By John-Paul Bonadonna

The University of Windsor community gathered on May 5 to mark Red Dress Day — the National Day of Awareness for Missing and Murdered Indigenous Women, Girls and 2SLGBTQI+ people (MMIWG2S+).

This year’s observance brought students, faculty, staff and community members together in a shared act of remembrance and commitment to justice.

In the weeks leading up to May 5, the campus community answered a call to action with an outpouring of support. A significant number of red dresses were donated, allowing installations to expand across campus buildings — including the downtown corridor — creating a powerful and highly visible tribute.

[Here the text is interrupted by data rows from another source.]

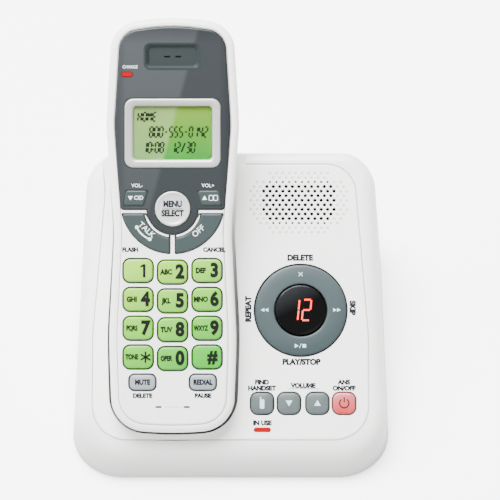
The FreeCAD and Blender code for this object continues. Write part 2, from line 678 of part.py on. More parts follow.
def base_mat():
    """Rubber contact sheet under the square keys and round the rim of the ring."""
    top = "-base_stack + mat_thickness + fit_gap"
    low = "-base_stack + fit_gap"
    half = sizes.button_width / 2 + sizes.flange_width
    left, right = sizes.find_u - half, sizes.answer_u + half
    low_v = sizes.button_v - sizes.button_height / 2 - sizes.flange_width
    high_v = sizes.ring_v - sizes.mat_inner
    middle = (left + right) / 2
    body = new_body("mat", PANEL)
    prism(body, rectangle(middle, (low_v + sizes.mat_high) / 2, right - left, sizes.mat_high - low_v,
                          sizes.sheet_corner), low, top)
    prism(body, rectangle(sizes.ring_u, (low_v + high_v) / 2, sizes.mat_neck, high_v - low_v,
                          sizes.sheet_corner), low, top)
    disc = new_sketch(body, low)
    add_circle(disc, "ring_u", "ring_v", "ring_flange")
    extrude(body, disc, "mat_thickness")
    hole = cylinder("mat_hole", PANEL, "ring_u", "ring_v", "mat_inner", "-" + PAST, "0")
    return finish(cut(body, hole), "base_keypad_mat")


def base_board():
    """Printed circuit board that carries the display, the key contacts and the answering circuit."""
    width = sizes.board_right - sizes.board_left
    height = sizes.board_high - sizes.board_low
    corners = rectangle((sizes.board_left + sizes.board_right) / 2,
                        (sizes.board_low + sizes.board_high) / 2, width, height, sizes.sheet_corner)
    board = block("board", PANEL, corners, "-base_stack - board_thickness", "-base_stack")
    return finish(board, "base_circuit_board")


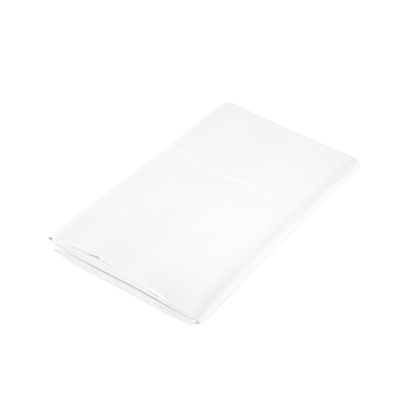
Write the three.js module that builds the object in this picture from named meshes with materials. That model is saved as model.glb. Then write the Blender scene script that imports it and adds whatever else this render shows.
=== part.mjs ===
// A plain woven cotton flat sheet, folded flat into a packet.
//
// The sheet is halved three times along its length, which gives a bundle of eight plies. That bundle is
// then halved three times across, like a book, which gives eight panels on eight levels. The solid is the
// bundle, as thick as its eight plies, carried along its back-and-forth section with the panels a little
// apart: four folds lie one inside the other at the spine, and three folds and the bundle's two free edges
// lie at the open side. All sizes are in millimetres. X runs from the open side to the spine, Y from the
// near end to the far end and Z up from the table.

import * as THREE from "three";

// ---------------------------------------------------------------------------------------------------------
// Driving dimensions
// ---------------------------------------------------------------------------------------------------------

const SHEET_WIDTH = 1500;
const SHEET_LENGTH = 2600;
const PANELS = 8;
const PACKET_WIDTH = SHEET_WIDTH / PANELS;
const PACKET_LENGTH = SHEET_LENGTH / PANELS;

// Places across and along the packet at which the tables give their values.
const ACROSS = { open: 4, rise: 62, middle: 113, shoulder: 150, spine: 178 };
const ALONG = { near: 0, front: 30, middle: 160, back: 285, far: 325 };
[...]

Inspired by Métis artist Jaime Black, the red dress installations served as a striking visual reminder of absence and loss. Each dress symbolized a life taken too soon and the enduring grief carried by loved ones, while also calling attention to the need for continued awareness and action.

Stacey Marion, Institutional Events Hub strategic coordinator assisted with the collection of the red dresses and coordinating the volunteers who installed them across campus.

“I was moved by the dresses as symbols of interrupted lives, and by the way our campus community came together in shared presence,” she says.

“I carried an awareness of my place as a settler and a responsibility to witness with compassion.”

Members of the campus community also wore red in solidarity, contributing to a shared and visible expression of remembrance. In many Indigenous cultures, red holds deep spiritual significance and is believed to be the only colour spirits can see — a symbolic call to bring home those who have been lost.

At the heart of the day was a Feast Ceremony held in the University of Windsor’s Freed-Orman Commons, offering space for reflection, learning and collective acknowledgement of the lives lost and the ongoing impact on families and communities.

“Moments like these do not resolve what has been lost, but they create space for remembrance, for learning and for a more accountable way of moving forward together,” said Marion.

Red Dress Day at the University of Windsor provided the campus community a meaningful opportunity to come together, reflect and reaffirm a collective responsibility to support justice, healing and change.